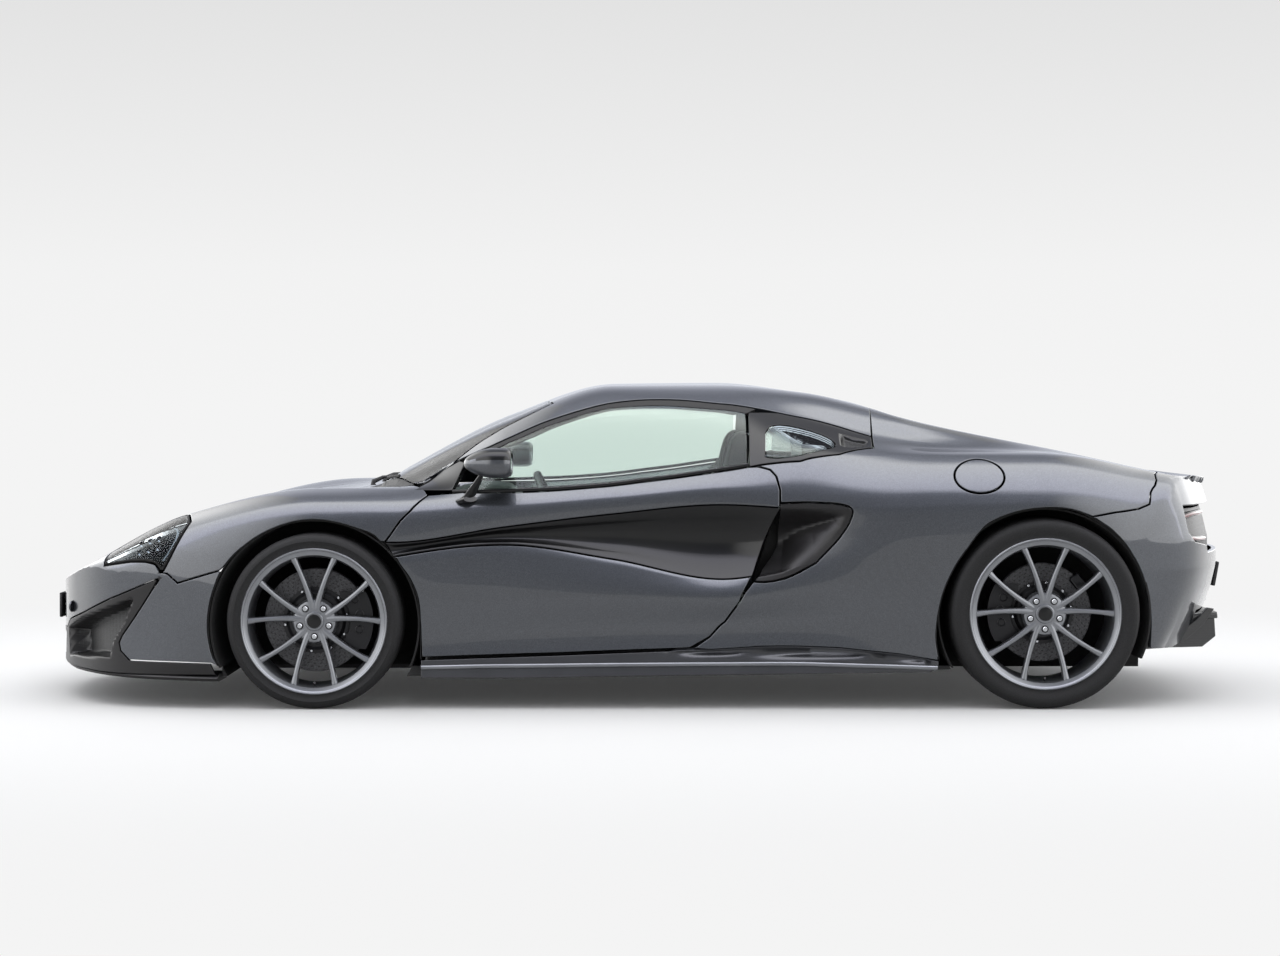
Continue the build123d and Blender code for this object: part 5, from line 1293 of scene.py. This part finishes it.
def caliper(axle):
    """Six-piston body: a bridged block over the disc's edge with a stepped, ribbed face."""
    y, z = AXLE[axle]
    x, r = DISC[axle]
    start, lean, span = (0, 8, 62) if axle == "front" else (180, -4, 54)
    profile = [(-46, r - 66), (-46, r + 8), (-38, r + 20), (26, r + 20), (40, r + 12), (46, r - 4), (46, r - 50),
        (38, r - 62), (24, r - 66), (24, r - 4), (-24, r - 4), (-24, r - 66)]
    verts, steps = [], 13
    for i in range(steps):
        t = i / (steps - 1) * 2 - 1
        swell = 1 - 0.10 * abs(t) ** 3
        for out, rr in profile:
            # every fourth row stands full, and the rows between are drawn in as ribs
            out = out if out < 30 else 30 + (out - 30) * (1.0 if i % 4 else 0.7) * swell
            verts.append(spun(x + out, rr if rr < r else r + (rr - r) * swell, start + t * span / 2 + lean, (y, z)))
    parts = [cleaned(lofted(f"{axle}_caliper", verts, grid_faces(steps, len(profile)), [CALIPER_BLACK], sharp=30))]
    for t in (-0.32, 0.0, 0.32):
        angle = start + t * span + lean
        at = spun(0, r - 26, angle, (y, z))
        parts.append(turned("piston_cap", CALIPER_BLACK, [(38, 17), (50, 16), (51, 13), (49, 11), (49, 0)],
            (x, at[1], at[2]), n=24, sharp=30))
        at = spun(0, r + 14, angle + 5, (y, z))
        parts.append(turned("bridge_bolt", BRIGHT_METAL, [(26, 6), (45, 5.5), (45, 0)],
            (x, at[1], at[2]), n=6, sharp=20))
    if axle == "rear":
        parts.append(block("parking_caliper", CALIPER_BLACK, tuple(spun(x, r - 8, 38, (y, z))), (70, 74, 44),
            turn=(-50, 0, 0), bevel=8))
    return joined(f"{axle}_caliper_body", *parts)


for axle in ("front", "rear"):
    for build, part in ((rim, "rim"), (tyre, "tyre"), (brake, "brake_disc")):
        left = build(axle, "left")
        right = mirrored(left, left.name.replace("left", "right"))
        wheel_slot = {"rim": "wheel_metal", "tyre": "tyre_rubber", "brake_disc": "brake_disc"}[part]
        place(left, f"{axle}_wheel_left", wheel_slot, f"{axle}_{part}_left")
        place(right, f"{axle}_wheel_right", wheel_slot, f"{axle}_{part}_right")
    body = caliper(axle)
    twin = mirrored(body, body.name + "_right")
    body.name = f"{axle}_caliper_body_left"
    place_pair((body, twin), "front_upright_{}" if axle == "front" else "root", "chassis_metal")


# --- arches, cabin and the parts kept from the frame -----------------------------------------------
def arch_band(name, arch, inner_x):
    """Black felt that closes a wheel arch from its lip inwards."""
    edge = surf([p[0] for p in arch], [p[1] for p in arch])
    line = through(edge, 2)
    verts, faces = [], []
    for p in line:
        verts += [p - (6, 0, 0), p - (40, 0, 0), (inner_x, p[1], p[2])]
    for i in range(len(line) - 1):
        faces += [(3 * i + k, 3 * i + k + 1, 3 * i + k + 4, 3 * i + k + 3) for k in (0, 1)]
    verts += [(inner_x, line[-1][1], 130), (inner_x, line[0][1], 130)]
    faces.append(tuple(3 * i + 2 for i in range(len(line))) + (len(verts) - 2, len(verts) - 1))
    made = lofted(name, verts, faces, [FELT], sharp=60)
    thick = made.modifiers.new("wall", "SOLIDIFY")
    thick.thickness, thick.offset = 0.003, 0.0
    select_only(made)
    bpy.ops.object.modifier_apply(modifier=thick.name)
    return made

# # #

__Short problem__. Report the number of lines that contain "object", with no other words.

__Result for this exercise__. 2